From May 2015 on, Uber sold convertible preferred stock to venture investors on the private market at prices of $40 or higher, including 15 transactions with experienced investors at $48.77 each, totaling about $6 billion.
All those investors are underwater today on their Uber shares. The one exception, as Shira Ovide of Bloomberg observes, is SoftBank Group, a big Japanese conglomerate that acquired a $9.25-billion stake in a complex deal in January 2018 valuing the company at about $54 billion.
By the time of the IPO the glow was coming off Uber. The company’s underwriters priced the IPO in a range of $44 to $50 per share, or $84 billion or less. In the event, the shares were priced at $45 Thursday night, opened for trading Friday morning at $42 and closed at $41.57. Uber opened below $40 on Monday morning and so far has stuck at that price or less. At its closing price of $39.96, Tuesday, investors who bought into the 180 million-share IPO at Friday’s opening have sustained collective paper losses of about $907 million.

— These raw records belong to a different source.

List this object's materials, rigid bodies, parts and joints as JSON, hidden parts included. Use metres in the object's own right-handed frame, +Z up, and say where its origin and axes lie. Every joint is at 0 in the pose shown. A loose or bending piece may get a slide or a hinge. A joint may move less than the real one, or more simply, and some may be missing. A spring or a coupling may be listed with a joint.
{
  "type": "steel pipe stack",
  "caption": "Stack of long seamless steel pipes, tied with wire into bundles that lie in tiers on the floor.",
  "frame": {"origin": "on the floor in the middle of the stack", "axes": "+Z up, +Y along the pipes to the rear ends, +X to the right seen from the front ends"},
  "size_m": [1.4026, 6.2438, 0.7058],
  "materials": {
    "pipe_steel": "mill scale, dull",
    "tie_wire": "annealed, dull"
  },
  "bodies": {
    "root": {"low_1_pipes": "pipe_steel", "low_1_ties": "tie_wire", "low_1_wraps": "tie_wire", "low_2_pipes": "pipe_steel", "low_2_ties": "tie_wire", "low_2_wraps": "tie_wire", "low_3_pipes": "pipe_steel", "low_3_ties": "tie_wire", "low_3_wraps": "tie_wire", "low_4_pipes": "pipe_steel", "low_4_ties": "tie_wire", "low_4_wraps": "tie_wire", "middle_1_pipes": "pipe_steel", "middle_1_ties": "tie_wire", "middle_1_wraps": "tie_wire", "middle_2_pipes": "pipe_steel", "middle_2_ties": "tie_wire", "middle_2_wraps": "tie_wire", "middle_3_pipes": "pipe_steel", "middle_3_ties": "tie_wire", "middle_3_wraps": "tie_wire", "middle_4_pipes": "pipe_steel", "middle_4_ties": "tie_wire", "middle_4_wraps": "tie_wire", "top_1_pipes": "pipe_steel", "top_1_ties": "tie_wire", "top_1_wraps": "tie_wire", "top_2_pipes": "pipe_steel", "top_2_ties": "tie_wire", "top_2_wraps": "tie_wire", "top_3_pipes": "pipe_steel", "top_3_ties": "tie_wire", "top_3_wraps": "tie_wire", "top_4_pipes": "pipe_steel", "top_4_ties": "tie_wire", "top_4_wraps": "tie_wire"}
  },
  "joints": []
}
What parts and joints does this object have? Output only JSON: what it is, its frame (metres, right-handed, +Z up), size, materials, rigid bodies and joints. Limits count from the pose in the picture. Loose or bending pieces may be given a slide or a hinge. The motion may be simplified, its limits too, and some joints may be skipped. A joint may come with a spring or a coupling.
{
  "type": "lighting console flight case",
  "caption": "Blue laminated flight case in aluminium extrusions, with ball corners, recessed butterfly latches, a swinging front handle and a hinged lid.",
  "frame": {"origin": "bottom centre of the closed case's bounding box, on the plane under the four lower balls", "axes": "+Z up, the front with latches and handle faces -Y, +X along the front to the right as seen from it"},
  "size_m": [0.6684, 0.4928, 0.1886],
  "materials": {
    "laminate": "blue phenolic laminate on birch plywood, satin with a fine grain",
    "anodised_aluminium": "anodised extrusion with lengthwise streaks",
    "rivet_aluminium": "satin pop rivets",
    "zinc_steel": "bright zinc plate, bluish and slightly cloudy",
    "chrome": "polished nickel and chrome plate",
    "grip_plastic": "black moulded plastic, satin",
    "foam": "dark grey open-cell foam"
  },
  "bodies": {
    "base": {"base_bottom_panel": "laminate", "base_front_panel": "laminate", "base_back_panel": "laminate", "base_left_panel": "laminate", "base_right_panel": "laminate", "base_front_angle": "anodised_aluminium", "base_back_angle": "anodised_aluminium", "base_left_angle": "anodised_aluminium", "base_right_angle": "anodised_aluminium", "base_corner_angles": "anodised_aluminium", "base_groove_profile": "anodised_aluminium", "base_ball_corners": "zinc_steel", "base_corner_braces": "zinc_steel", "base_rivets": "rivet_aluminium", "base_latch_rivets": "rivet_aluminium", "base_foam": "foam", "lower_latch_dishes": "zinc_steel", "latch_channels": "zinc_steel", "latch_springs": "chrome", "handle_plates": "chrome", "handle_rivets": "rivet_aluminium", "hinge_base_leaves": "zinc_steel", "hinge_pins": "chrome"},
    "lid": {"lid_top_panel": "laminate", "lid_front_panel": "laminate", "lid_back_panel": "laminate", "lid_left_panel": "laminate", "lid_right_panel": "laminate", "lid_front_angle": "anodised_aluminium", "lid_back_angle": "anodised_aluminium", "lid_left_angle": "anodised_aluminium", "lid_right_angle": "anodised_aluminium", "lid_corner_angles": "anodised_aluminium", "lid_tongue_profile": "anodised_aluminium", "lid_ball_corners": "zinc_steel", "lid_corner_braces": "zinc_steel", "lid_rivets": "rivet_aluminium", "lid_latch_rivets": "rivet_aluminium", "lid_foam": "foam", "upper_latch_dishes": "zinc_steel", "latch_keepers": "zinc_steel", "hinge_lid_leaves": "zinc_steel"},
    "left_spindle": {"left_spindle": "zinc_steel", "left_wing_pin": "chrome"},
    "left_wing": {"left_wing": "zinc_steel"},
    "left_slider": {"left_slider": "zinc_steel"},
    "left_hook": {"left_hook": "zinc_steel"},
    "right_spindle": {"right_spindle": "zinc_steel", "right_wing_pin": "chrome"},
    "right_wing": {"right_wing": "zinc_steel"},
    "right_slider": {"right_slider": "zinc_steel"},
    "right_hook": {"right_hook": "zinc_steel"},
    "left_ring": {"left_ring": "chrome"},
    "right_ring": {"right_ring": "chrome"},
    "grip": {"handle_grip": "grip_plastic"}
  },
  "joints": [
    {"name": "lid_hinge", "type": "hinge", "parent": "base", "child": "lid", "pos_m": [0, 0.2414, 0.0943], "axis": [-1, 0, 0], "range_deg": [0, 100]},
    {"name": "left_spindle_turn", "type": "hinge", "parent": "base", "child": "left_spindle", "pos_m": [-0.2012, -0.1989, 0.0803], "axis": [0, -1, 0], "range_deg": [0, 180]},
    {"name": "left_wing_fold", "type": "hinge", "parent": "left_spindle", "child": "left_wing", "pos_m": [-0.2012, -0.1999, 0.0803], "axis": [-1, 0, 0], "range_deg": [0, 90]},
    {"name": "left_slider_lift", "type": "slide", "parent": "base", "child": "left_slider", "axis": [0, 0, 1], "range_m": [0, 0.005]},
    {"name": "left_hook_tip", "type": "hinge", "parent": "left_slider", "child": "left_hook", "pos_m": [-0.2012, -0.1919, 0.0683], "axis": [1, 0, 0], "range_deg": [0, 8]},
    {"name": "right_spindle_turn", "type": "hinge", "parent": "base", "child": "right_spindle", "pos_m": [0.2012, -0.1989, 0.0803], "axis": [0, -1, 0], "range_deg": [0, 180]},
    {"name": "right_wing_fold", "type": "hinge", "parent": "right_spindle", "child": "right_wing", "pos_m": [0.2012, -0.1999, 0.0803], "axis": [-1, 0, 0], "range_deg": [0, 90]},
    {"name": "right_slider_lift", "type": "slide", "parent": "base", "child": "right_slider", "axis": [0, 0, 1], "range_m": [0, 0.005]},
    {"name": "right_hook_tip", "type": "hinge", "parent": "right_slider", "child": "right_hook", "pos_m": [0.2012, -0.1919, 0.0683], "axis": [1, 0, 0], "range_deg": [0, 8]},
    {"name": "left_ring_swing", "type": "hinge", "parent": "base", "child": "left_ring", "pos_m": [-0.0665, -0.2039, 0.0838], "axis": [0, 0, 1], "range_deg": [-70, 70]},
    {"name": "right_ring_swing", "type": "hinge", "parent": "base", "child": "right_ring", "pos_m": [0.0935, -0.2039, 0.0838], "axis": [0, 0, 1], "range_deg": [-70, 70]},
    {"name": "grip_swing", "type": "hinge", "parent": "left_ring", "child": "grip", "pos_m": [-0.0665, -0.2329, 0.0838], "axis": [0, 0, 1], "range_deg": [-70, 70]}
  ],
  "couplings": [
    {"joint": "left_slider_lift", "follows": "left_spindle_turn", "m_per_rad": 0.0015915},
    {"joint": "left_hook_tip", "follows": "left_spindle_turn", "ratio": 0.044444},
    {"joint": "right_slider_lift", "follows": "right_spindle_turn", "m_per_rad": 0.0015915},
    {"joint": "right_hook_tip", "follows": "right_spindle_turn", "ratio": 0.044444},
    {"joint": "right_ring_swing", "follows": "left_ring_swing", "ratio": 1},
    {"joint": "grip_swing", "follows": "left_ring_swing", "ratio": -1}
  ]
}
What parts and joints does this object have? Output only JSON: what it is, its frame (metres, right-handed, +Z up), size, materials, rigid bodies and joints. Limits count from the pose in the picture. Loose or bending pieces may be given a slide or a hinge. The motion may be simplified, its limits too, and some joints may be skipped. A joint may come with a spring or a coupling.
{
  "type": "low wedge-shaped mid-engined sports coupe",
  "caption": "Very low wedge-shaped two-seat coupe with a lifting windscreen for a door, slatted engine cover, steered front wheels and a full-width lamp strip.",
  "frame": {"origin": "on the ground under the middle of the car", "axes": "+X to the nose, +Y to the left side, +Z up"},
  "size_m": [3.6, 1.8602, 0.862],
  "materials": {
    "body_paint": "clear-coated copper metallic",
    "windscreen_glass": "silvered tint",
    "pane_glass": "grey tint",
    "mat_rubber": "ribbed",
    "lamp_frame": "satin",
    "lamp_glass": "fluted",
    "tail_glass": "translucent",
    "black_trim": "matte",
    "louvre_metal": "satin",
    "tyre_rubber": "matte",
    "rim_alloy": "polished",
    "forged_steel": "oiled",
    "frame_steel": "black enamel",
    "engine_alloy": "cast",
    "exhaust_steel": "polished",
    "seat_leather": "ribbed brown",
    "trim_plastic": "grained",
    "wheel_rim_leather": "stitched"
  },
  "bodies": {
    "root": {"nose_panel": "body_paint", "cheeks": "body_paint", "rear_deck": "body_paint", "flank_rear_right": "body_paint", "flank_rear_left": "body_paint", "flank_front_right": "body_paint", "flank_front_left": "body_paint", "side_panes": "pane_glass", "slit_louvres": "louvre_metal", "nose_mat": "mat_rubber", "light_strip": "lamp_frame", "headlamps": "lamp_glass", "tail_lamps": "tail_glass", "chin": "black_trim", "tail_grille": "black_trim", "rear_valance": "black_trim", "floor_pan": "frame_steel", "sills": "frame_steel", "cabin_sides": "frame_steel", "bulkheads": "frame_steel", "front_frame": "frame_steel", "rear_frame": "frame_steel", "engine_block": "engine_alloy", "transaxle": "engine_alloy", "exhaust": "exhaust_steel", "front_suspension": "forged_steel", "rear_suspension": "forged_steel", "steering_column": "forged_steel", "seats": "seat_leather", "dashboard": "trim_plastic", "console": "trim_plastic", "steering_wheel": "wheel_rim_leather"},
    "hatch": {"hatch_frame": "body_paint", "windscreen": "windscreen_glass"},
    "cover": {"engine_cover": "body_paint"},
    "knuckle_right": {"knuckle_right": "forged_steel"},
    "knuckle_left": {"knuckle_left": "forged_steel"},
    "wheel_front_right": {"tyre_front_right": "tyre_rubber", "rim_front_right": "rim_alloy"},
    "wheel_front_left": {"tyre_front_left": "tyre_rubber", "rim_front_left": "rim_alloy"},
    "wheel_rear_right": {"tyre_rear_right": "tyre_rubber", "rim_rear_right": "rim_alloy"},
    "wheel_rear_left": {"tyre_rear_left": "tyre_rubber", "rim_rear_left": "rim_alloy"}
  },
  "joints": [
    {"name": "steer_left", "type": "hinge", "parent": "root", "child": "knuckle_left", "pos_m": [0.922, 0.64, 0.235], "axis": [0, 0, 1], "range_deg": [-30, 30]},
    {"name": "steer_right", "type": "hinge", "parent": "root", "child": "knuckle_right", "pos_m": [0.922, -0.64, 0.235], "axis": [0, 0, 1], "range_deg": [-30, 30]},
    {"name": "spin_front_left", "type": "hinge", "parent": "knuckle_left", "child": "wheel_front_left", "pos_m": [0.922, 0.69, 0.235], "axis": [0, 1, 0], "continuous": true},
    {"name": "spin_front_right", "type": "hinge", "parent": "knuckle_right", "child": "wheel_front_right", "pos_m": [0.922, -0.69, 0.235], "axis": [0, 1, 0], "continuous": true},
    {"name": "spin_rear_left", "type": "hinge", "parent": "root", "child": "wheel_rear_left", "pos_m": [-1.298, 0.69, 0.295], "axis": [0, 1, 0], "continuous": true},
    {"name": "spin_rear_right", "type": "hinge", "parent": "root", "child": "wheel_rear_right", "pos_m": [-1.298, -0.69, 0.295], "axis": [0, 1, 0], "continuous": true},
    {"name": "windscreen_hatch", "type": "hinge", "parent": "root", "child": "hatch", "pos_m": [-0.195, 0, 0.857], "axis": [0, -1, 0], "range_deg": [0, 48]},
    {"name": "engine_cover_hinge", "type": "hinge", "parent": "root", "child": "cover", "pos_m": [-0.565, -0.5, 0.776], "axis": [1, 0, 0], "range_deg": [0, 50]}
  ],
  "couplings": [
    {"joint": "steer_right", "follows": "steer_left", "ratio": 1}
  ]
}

So what happened? For one thing, the private-market valuations have been exposed as folderol. This shouldn’t be a surprise — private-market transactions are always detached from reality to some extent. They’re based on nonpublic information and often reflect sentiment among a small, insular group of investors focused at least as much on the potential to cash out as on operational reality.
As Bloomberg’s Matt Levine, a former investment banker, points out, private markets don’t have a real-time referee similar to the public markets’ moment-to-moment price quotes, so it’s easy to inflate their valuations. If investors sour on a public stock, that’s instantly visible in the price. In the private markets, he writes, “if demand cools you just don’t raise more money and there’s no evidence of a lower price.”
Also, he points out, unlike private markets, public markets have short sellers. “Private companies’ prices are set only by their enthusiasts while public companies’ prices are set by their critics too.”
The classic example of an inflated private value, before Uber, was Theranos, the blood-testing firm that came apart spectacularly among allegations of fraud. Much of the excitement about Theranos was based on the persona of its founder, Elizabeth Holmes, which was enough to drive the firm’s private valuation to $9 billion.
In 2015, Forbes estimated Holmes’ fortunes at $4.5 billion, based on her 50% ownership of the company. In 2016, Forbes recalculated Holmes’ fortune as zero.
Theranos, of course, never had $9 billion; it only had an investment of about $400 million, which gave the investors a 4.4% stake. According to the magic of venture capital math, if 4.4% of a company is worth $400 million, then 100% of it must be worth about $9 billion.
Some market observers suggest that the poor performance of Uber’s IPO owes much to bad market timing. Since late last week, the stock market has cratered thanks to President Trump’s whimsical saber-rattling over tariffs with China; the market was at a record high anyway, so anything short of continued irrational exuberance was perilous.
Then there was the record turned in by the previous ride-sharing uniform IPO issuer, Lyft, which opened for trading on March 29 at $87.24. On Tuesday the shares were hovering about $50.45.
But the real cause of the revaluation of Uber is that the true nature of its business prospects is open to public scrutiny, and it’s an ugly picture. Uber’s IPO prospectus disclosed that the company has lost $10.1 billion from operations in the last three years. Its revenue continued to grow, but at a declining rate — higher by 105% in 2017 compared with 2016, but by only 42% in 2018 compared with 2017. “We may not achieve profitability,” the company disclosed.
The old adage among start-ups was that venture money was expensive money, but smart money, while public market money was cheap, but dumb. This was based on the experience and patience that smart venture capitalists could bring to a new company’s board, and the impatience of public investors that showered IPOs with cash but demanded short-term results.
The Uber and Lyft IPOs seem to have turned that on its head. Venture investors bought in at inflated prices, based on chatter about the companies’ ability to “disrupt” the stodgy old taxi industry for profit. Public investors, however, don’t seem to be buying the claim. When Uber says it’s not profitable now and may never be, they take it at its word. Maybe they’ll eventually see the same light as the venture guys did, but at the moment, the question is: Who’s turned out to be the dumb money so far?